Meet Sally "Redoshi" Smith: Last Identified Survivor Of The Transatlantic Slave Trade

African captives were yoked together with logs and walked from the interior to the coast for sale to Europeans, and later Middle Eastern slaver traders for transport. 19th-century engraving. Everett Historical/Shutterstock

A historical account spanning more than 80 years pieces together the challenging life of Sally “Redoshi” Smith, the last survivor of the transatlantic slave trade, who died in 1937.

Following her kidnapping in West Africa to her enslavement in Confederate Alabama to her eventual freedom, Redoshi’s historical account was put together by Hannah Durkin, a researcher and professor at Newcastle University in the UK. Durkin first tuned into Smith’s story after she realized her name was mentioned across several references linked to the Civil Rights Movement and Oluale Kossola (Cudjo Lewis), a woman who was previously believed to be the last survivor but died two years prior to Redoshi. Together, the woman’s story adds to our understanding of transatlantic slavery as a lived experience contributing to a lifetime of oppression and psychological trauma that lasted well into the 20th century.

“Now we know that its horrors endured in living memory until 1937, and they allow us to meaningfully consider slavery from a West African woman’s perspective for the first time,” she said in a press release. “The only other documents we have of African women’s experiences of transatlantic slavery are fleeting allusions that were typically recorded by slave owners, so it is incredible to be able to tell Redoshi’s life story.”
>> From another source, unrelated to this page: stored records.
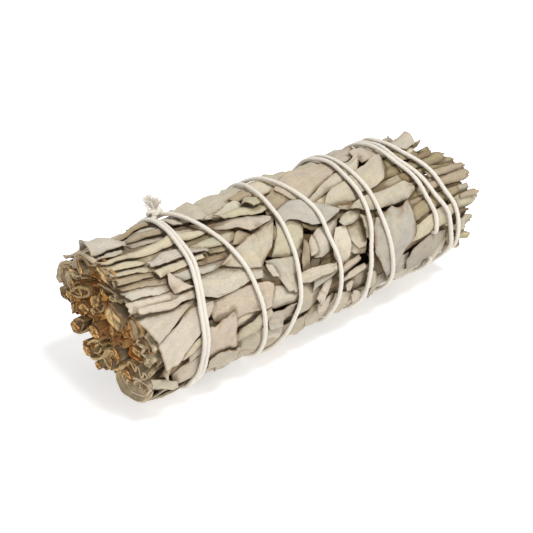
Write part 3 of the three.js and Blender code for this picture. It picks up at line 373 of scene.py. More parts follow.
     [(19.2, 79), (22, 81), (24.3, 87.5)]),
    ("gray", 12, (0, 0), [(18.7, 77), (21, 80.3), (25, 84.3), (28.5, 88.5), (31.2, 89)],
     [(18.7, 61.5), (21, 61.2), (24, 61.8), (27.4, 65), (30, 76)]),
    ("gray", 55, (0, 25), [(13.8, 52.3), (16, 55.8), (21, 57.8), (26, 56.9), (31, 56.3), (34, 52.5)],
     [(14.3, 50.6), (18, 46.8), (22, 43.8), (27, 41.8), (31, 42.3), (34.2, 47.5)]),
    ("shade", 12, (0, 0), [(21.8, -24), (20.2, -12), (18.6, 0), (17.3, 12), (17.5, 22), (18.6, 31), (20, 39)],
     [(22.8, -23), (24, -9), (26.6, 2), (29, 9), (30.3, 20), (30.8, 30), (30.2, 41.5)], 0.9),
]

# Rows of leaves by rule: how many, where, and what they are like
leafRows = {
    "inside": {"count": 44, "along": (-47, 45), "round": (0, 360), "long": (15, 24), "wide": (6, 9),
               "slant": 24, "curl": (5, 30), "forms": ("lance", "strap", "blunt"),
               "tones": ("gray", "pink", "tan", "brown", "gray"), "step": 1.2},
    "frontMiddle": {"count": 34, "along": (-32, 34), "round": (-42, 118), "long": (8, 14), "wide": (2.5, 6),
                    "slant": 60, "curl": (30, 150), "forms": ("lance", "strap", "lance"),
                    "tones": ("gray", "pink", "pale", "tan", "green"), "step": 0.8},
    "crest": {"count": 22, "along": (-48, 44), "round": (84, 128), "long": (13, 20), "wide": (5, 9),
              "slant": 14, "curl": (20, 60), "forms": ("lance", "strap", "strap"),
              "tones": ("gray", "pale", "pink", "green"), "step": 0.8},
    "frontStems": {"count": 16, "along": (-50.5, -28), "round": (-40, 116), "long": (13, 20), "wide": (2, 4),
                   "slant": 8, "curl": (60, 240), "forms": ("strap", "stalk", "lance"),
                   "tones": ("gray", "pale", "green", "tan"), "step": 0.8},
    "frontTips": {"count": 16, "along": (30, 49), "round": (-40, 100), "long": (10, 17), "wide": (2, 4),
                  "slant": 9, "curl": (90, 290), "forms": ("stalk", "strap", "stalk"),
                  "tones": ("olive", "tan", "green", "olive"), "step": 0.8},
    "backStems": {"count": 46, "along": (-50.5, -27), "round": (118, 322), "long": (13, 21),
                  "wide": (2.4, 6.5), "slant": 9, "curl": (60, 230),
                  "forms": ("strap", "lance", "stalk", "blunt"),
                  "tones": ("pale", "gray", "bright", "green", "pink"), "step": 0.9},
    "backTips": {"count": 44, "along": (26, 50), "round": (118, 322), "long": (12, 20), "wide": (2.2, 5),
                 "slant": 9, "curl": (90, 290), "forms": ("stalk", "strap", "stalk", "blunt"),
                 "tones": ("olive", "green", "tan", "gray", "yellow"), "step": 0.9},
    "backMiddle": {"count": 84, "along": (-34, 34), "round": (116, 324), "long": (11, 21), "wide": (4.5, 11),
                   "slant": 48, "curl": (12, 75), "forms": ("lance", "wedge", "strap", "blunt", "lance"),
                   "tones": ("pale", "gray", "cool", "pink", "bright", "green", "pale"), "step": 0.9},
}


def linearColour(colour):
    colour = np.asarray(colour, float)
    return np.where(colour <= 0.04045, colour / 12.92, ((colour + 0.055) / 1.055) ** 2.4)


def smoothStep(low, high, value):
    share = np.clip((value - low) / (high - low), 0, 1)
    return share * share * (3 - 2 * share)


def floorLimit(angle, gap):
    down = -np.sin(np.asarray(angle, float) * degree)
    return np.where(down > 0.25, (bundle["axisHeight"] - gap) / np.maximum(down, 0.25), 1e3)


def envelope(along, angle):
    # radius over the leaves, flattened softly where the bundle lies on the table
    radius = bundle["thickRadius"] - bundle["taper"] * (along - bundle["thickAt"]) ** 2
    limit = floorLimit(angle, bundle["restGap"])
    soft = bundle["softRest"]
    nearness = np.clip((limit - radius) / soft, -1, 1)
    eased = radius - soft / 4 * (1 - nearness) ** 2
    return np.where(np.abs(limit - radius) < soft, eased, np.minimum(radius, limit))


def coreRadius(along, angle):
    return envelope(along, angle) - bundle["leafDepth"]


def place(along, angle, radius):
    # position in the model, in metres
    turn = np.asarray(angle, float) * degree
    x = along + bundle["planShift"][0] + 0 * turn
    y = -radius * np.cos(turn) + bundle["planShift"][1]
    z = bundle["axisHeight"] + radius * np.sin(turn)
    return np.stack([x, y, z], axis=-1) * millimetre


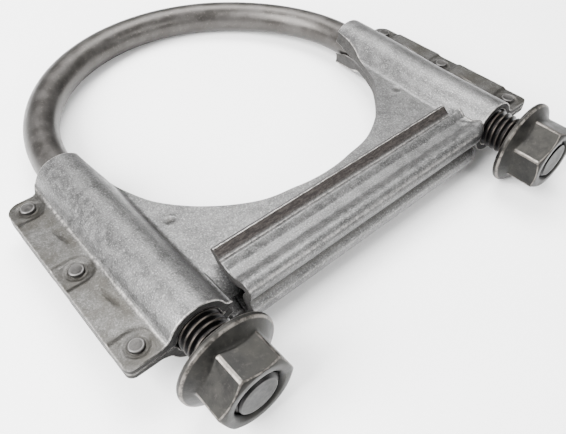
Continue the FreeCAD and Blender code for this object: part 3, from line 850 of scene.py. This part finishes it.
def coated_sheet_material():
    """Metallic-coated sheet: mottled grey, fine grain, browned flanges, bare cut edges and lip, painted
    highlights on the bar, and painted shade in the bar's groove, under its lobe and at the rivet feet.
    """
    s = Shader("coated_sheet", 0.78)
    patches = s.spread(s.noise(9.0, 3.0), 0.36, 0.66)
    mottle = s.spread(s.noise(2.2, 5.0, 0.65), 0.35, 0.68)
    grain = s.noise(0.42, 3.0, 0.7)
    colour = s.mix(patches, grey(0.060, 0.01), grey(0.094, 0.01))
    colour = s.mix(s.math("MULTIPLY", mottle, 0.5), colour, grey(0.145, 0.01))
    colour = s.mix(s.math("MULTIPLY", s.spread(grain, 0.52, 0.70), 0.6), colour, grey(0.30, 0.01))
    pits = s.spread(grain, 0.32, 0.48, 1.0, 0.0)
    colour = s.mix(s.math("MULTIPLY", pits, 0.7), colour, grey(0.026, 0.01))
    side = s.math("ABSOLUTE", s.axis("X"), 0.0)
    flange = s.spread(side, 0.0640, 0.0668)
    stain = s.spread(s.noise(6.0, 4.0, 0.6), 0.30, 0.70, 0.45, 1.0)
    browned = s.math("MULTIPLY", s.math("MULTIPLY", flange, stain), 0.9)
    colour = s.mix(browned, colour, (0.032, 0.029, 0.023, 1))
    shear, lip, edge = s.layer("shear"), s.layer("lip"), s.layer("edge")
    # darker where the last layer says: soiling in dishes and dents, and painted shade on the bar and at
    # the rivet feet
    colour = s.mix(s.math("MULTIPLY", s.layer("grime_and_shade"), 0.85), colour, (0.015, 0.0135, 0.011, 1))
    streaks = s.noise(0.5, 5.0, 0.7, s.stretched((0.25, 1.0, 1.0)))
    bare = s.mix(s.spread(streaks, 0.4, 0.65), (0.007, 0.0065, 0.006, 1), (0.024, 0.022, 0.020, 1))
    colour = s.mix(shear, colour, bare)
    lip_colour = s.mix(s.spread(streaks, 0.38, 0.66), (0.014, 0.011, 0.010, 1), (0.050, 0.042, 0.038, 1))
    colour = s.mix(s.math("MULTIPLY", lip, 0.9), colour, lip_colour)
    # bright worn cut edges, and the bar's painted highlights carried in the same edge layer
    rim = s.spread(edge, 0.02, 0.5, 1.0, 0.0)
    bright = s.math("MULTIPLY", rim, s.math("SUBTRACT", 1.0, shear))
    bright = s.math("MULTIPLY", bright, s.spread(s.noise(1.1, 6.0, 0.75), 0.38, 0.62, 0.12, 1.0))
    bright = s.math("MULTIPLY", bright, s.math("SUBTRACT", 1.0, s.math("MULTIPLY", flange, 0.6)))
    colour = s.mix(s.math("MULTIPLY", bright, 0.85), colour, grey(0.50, 0.05))
    rough = s.spread(mottle, 0.0, 1.0, 0.36, 0.50)
    cut = s.math("MAXIMUM", s.math("MULTIPLY", shear, 3.0), lip)
    rough = s.math("ADD", rough, s.math("MULTIPLY", cut, 0.14))
    s.link(s.math("SUBTRACT", 0.78, s.math("MULTIPLY", shear, 0.72)), s.surface.inputs["Metallic"])
    normal = s.bump(grain, 0.75, 0.09)
    normal = s.bump(s.noise(1.3, 4.0, 0.6), 0.35, 0.12, normal)
    normal = s.bump(s.math("MULTIPLY", streaks, s.math("MAXIMUM", shear, lip)), 0.6, 0.16, normal)
    return s.finish(colour, rough, normal)


def rod_material():
    """Warm dark drawn steel, with darker oiled threads whose roots are near black as oil and painted
    shade, bright crests and a cropped end.
    """
    s = Shader("rod_steel", 0.85)
    patches = s.spread(s.noise(7.0, 4.0, 0.6), 0.35, 0.65)
    specks = s.spread(s.noise(0.9, 4.0, 0.75), 0.55, 0.70)
    grain = s.noise(0.3, 3.0, 0.7)
    colour = s.mix(patches, (0.043, 0.040, 0.037, 1), (0.064, 0.060, 0.057, 1))
    colour = s.mix(s.math("MULTIPLY", specks, 0.45), colour, (0.14, 0.127, 0.115, 1))
    crest, threaded, end_face = s.layer("crest"), s.layer("threaded"), s.layer("end_face")
    # thread roots near black: dark oil and painted shade
    oiled_root_and_shade = s.mix(s.spread(grain, 0.4, 0.7), (0.004, 0.004, 0.004, 1), (0.011, 0.010, 0.010, 1))
    rubs = s.spread(s.noise(2.5, 3.0), 0.40, 0.60, 0.25, 1.0)
    worn = s.math("MULTIPLY", s.spread(crest, 0.80, 0.97), rubs)
    thread = s.mix(worn, oiled_root_and_shade, (0.040, 0.034, 0.029, 1))
    colour = s.mix(threaded, colour, thread)
    tears = s.spread(s.noise(1.2, 5.0, 0.7), 0.35, 0.68)
    cropped = s.mix(tears, (0.016, 0.016, 0.016, 1), (0.036, 0.0355, 0.0345, 1))
    colour = s.mix(end_face, colour, cropped)
    rough = s.spread(patches, 0.0, 1.0, 0.36, 0.46)
    rough = s.math("ADD", rough, s.math("MULTIPLY", end_face, 0.12))
    normal = s.bump(grain, 0.25, 0.04)
    normal = s.bump(s.noise(1.6, 4.0, 0.65), 0.25, 0.09, normal)
    return s.finish(colour, rough, normal)


def nut_material():
    """Dark phosphate with a brown cast, rubbed bright along the edges, with painted shade in the bore."""
    s = Shader("nut_steel", 0.9)
    patches = s.spread(s.noise(6.0, 4.0, 0.6), 0.34, 0.66)
    grain = s.noise(0.35, 3.0, 0.7)
    colour = s.mix(patches, (0.010, 0.0098, 0.0093, 1), (0.023, 0.0222, 0.020, 1))
    specks = s.spread(s.noise(1.1, 5.0, 0.7), 0.52, 0.72)
    colour = s.mix(s.math("MULTIPLY", specks, 0.45), colour, (0.042, 0.038, 0.034, 1))
    worn = s.spread(s.layer("worn"), 0.45, 0.95)
    rubbed = s.math("MULTIPLY", worn, s.spread(s.noise(1.8, 4.0, 0.6), 0.38, 0.58, 0.2, 1.0))
    colour = s.mix(s.math("MULTIPLY", rubbed, 0.8), colour, (0.17, 0.155, 0.14, 1))
    # painted shade: the bore is drawn near black
    colour = s.mix(s.layer("painted_bore_shade"), colour, (0.003, 0.003, 0.003, 1))
    rough = s.spread(patches, 0.0, 1.0, 0.40, 0.52)
    normal = s.bump(grain, 0.28, 0.05)
    normal = s.bump(s.noise(1.5, 4.0, 0.65), 0.30, 0.10, normal)
    return s.finish(colour, rough, normal)


def rivet_material():
    """Dull steel button, rubbed at its shoulder; the painted shade round its foot is drawn on the flange.
    """
    s = Shader("rivet_steel", 0.75)
    patches = s.spread(s.noise(2.0, 5.0, 0.65), 0.36, 0.66)
    colour = s.mix(patches, grey(0.022, 0.05), grey(0.052, 0.05))
    colour = s.mix(s.math("MULTIPLY", s.spread(s.layer("worn"), 0.4, 0.95), 0.6), colour, grey(0.12, 0.03))
    rough = s.spread(patches, 0.0, 1.0, 0.38, 0.52)
    return s.finish(colour, rough, s.bump(s.noise(0.5, 4.0, 0.65), 0.35, 0.07))


# ---------------------------------------------------------------- floor, light and camera

TARGET = Vector((-18.69, -54.43, 0.0)) * MM
AZIMUTH = math.radians(-41.35)
ELEVATION = math.radians(46.44)
ROLL_ANGLE = math.radians(0.23)
DISTANCE = 156.15 * MM
LENS_MM = 36.74


def build_floor():
    """Pale plane under the clamp, which leans on its nut flanges and on the bend."""
    front_y, front_z = -NUT_BEARING - 1.0, -NUT_FLANGE_R
    rear_y, rear_z = LEG_X, -ROD_R
    tilt = math.atan2(rear_z - front_z, rear_y - front_y)
    half = 1500.0
    rows = [-half, half]
    points = [(x, y, front_z + (y - front_y) * math.tan(tilt) - 0.05) for y in rows for x in rows]
    floor = make_object("floor", points, [(0, 1, 3, 2)], smooth=False)
    s = Shader("floor_card", 0.0)
    s.surface.inputs["Specular IOR Level"].default_value = 0.15
    fibres = s.spread(s.noise(0.9, 4.0), 0.3, 0.7)
    colour = s.mix(fibres, grey(0.955), grey(0.975))
    floor.data.materials.append(s.finish(colour, 0.9, s.bump(fibres, 0.03, 0.05)))


def add_area(name, place, aim, size, power):
    """Soft square light at place, pointing at aim; places in mm."""
    light = bpy.data.lights.new(name, "AREA")
    light.shape = "RECTANGLE"
    light.size, light.size_y = size[0] * MM, size[1] * MM
    light.energy = power
    obj = bpy.data.objects.new(name, light)
    obj.location = Vector(place) * MM
    obj.rotation_euler = (Vector(aim) - Vector(place)).to_track_quat("-Z", "Y").to_euler()
    bpy.context.scene.collection.objects.link(obj)


def build_light():
    world = bpy.data.worlds.new("studio")
    bpy.context.scene.world = world
    world.use_nodes = True
    tree = world.node_tree
    back = tree.nodes["Background"]
    back.inputs["Strength"].default_value = 1.0
    coords = tree.nodes.new("ShaderNodeTexCoord")
    split = tree.nodes.new("ShaderNodeSeparateXYZ")
    ramp = tree.nodes.new("ShaderNodeValToRGB")
    tree.links.new(coords.outputs["Generated"], split.inputs[0])
    tree.links.new(split.outputs["Z"], ramp.inputs["Fac"])
    tree.links.new(ramp.outputs["Color"], back.inputs["Color"])
    ramp.color_ramp.elements[0].position = 0.0
    ramp.color_ramp.elements[0].color = grey(0.22)
    ramp.color_ramp.elements[1].position = 0.8
    ramp.color_ramp.elements[1].color = grey(0.9)
    add_area("left_key", (-540, 20, 430), (0, -30, 0), (400, 560), 24.0)
    add_area("top_box", (160, 200, 620), (0, -20, 0), (520, 360), 11.0)
    add_area("front_fill", (160, -640, 340), (0, -50, 0), (480, 220), 3.5)


def build_camera():
    camera = bpy.data.cameras.new("photo_camera")
    camera.lens = LENS_MM
    camera.sensor_width = 36.0
    camera.clip_start = 0.005
    camera.shift_x = -0.001
    camera.shift_y = -0.0037
    obj = bpy.data.objects.new("photo_camera", camera)
    level = math.cos(ELEVATION)
    away = Vector((level * math.sin(AZIMUTH), -level * math.cos(AZIMUTH), math.sin(ELEVATION)))
    turn = (-away).to_track_quat("-Z", "Y").to_matrix().to_4x4()
    place = Matrix.Translation(TARGET + away * DISTANCE)
    obj.matrix_world = place @ turn @ Matrix.Rotation(ROLL_ANGLE, 4, "Z")
    bpy.context.scene.collection.objects.link(obj)
    bpy.context.scene.camera = obj


# ---------------------------------------------------------------- assembly

NUT_TURNS = {"nut_left": 52.0, "nut_right": 38.0}

build_camera()
build_light()
build_floor()
build_rod().data.materials.append(rod_material())
sheet_steel = coated_sheet_material()
for stamping in build_saddle():
    stamping.data.materials.append(sheet_steel)
nut_steel = nut_material()
for nut, turn_degrees in NUT_TURNS.items():
    build_nut(nut, turn_degrees).data.materials.append(nut_steel)
rivet_steel = rivet_material()
for rivet, rivet_centre in sorted(RIVETS.items()):
    build_rivet(rivet, rivet_centre).data.materials.append(rivet_steel)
The authors note that surviving documents are fragmentary and contradictory, often raising more questions than they answer. However, so long as historians are mindful of these limitations, the story can add to a greater depth of knowledge about this time. Redoshi appears in several archival sources, including a film, a newspaper article, and a memoir written by civil rights activist Amelia Boynton Robinson.

Redoshi was one of 116 West African children and young people taken to the US on the last slave ship to arrive in the country, the Clotilda, by an owner of an Alabama plantation named Washington Smith. In a previous interview, she describes a night raid on her town in which she called her kidnappers “bad people”, remembering that the rival tribe who kidnapped her had wet her community’s guns before attacking in order to ensure they were powerless. Records indicate that her parents and husband were also kidnapped from the village of Tarkwa.

Once sold into slavery, captives were locked in “sixes and eights… and put in hold” aboard the ship on a voyage that took between 45 and 70 days in a dehumanizing experience that resulted in potentially two deaths while at sea. It’s believed that Redoshi was renamed “Sally” or “Sallie Smith” sometime after her arrival to the US in 1859, after which she was enslaved for almost five years working in both the house and the fields of a plantation in Selma, Alabama.

Following emancipation, Redoshi lived a poverty-stricken life. She lived with her daughter and husband (who died in the 1910s or 20s) in an unincorporated black township in the Black Belt, a major cotton-producing region of Alabama. A 1932 article shows the historical perspective by which those from Africa were perceived as, according to Durkin, describing Redoshi as a “‘dark, supple princess … imbued with the love of life in the jungles’ who apparently had a dream about being taken across the water the night before she was kidnapped” – a tale that was told “amid smiles and laughter” but that conflicts directly with other accounts from Clotilda survivors.

US agricultural agencies conducted interviews on film with African-Americans in research surrounding post-emancipation lifestyles. Farm Security Administration

In a film recorded just days before her death, Redoshi sits wrapped in a quilt in a rocking chair on the porch of her cabin wrapped in a skillfully crafted quilt. She told stories of cultural and spiritual practices that she kept alive, such as how a cat's eyes can be used to determine the function of the Moon, Sun, and tide. Her life may have been one of circumstance, but it tells the story of how “a woman born in West Africa battled not only to survive but also to retain her cultural heritage in the United States,” reads the account in the journal Slavery & Abolition.